The Gagosian Galleries (Worldwide)
One of the most important figures in contemporary art, the American dealer Larry Gagosian has opened galleries in New York, London, Los Angeles, Rome, Athens, Paris, Geneva and Hong Kong. The original is the Los Angeles outpost, which opened in 1979 and has exhibited Jeff Koons and Cindy Sherman.
The Garage Centre for Contemporary Culture (Russia)
Dasha Zhukova – one-time editor in chief of Pop magazine and partner of Roman Abramovich – opened The Garage Centre for Contemporary Culture in Moscow in 2008. Based in the famous Bakhmetevsky Bus Garage, it has become one of the country's most famous art spots.
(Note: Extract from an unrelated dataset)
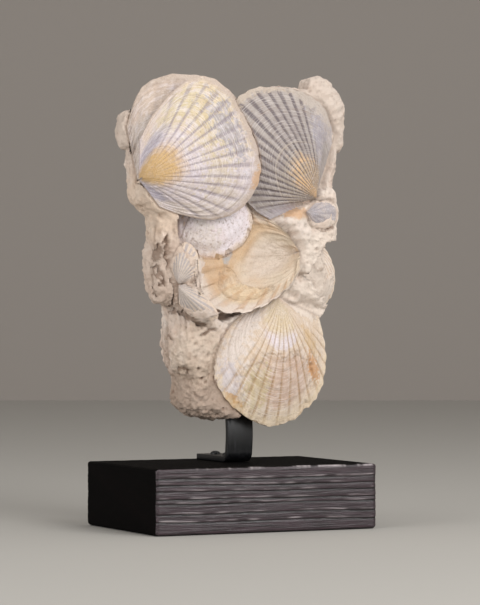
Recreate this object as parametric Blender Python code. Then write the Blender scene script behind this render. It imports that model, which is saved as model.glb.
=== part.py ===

The Goodman Gallery (South Africa)
One of the pioneering forces behind the seminal "Art Against Apartheid" exhibition in 1985, the Goodman Gallery has been a go-to destination for new African art since 1966, when it was set up by Linda Goodman (now Givon). It has three sites: two in Johannesburg and one in Cape Town.
50 Moganshan Road (China)
The hub of Shanghai's vibrant art scene is this collection of once-deserted warehouses near Suzhou Creek in the north of the city. As well as housing various galleries – including the famous ShangART, run by the Swiss-born Lorenz Helbling, and Eastlink, the space is also home to several top-flight artists such as Zhou Tiehai and Ding Yi.
The Guggenheim (Spain)
Designed by Frank Gehry, the Guggenheim in Bilbao is one of the most famous pieces of contemporary architecture in the world. Part of the Solomon R. Guggenheim Foundation, it features a comprehensive collection of contemporary Spanish and international art, as well as high-profile visiting exhibitions.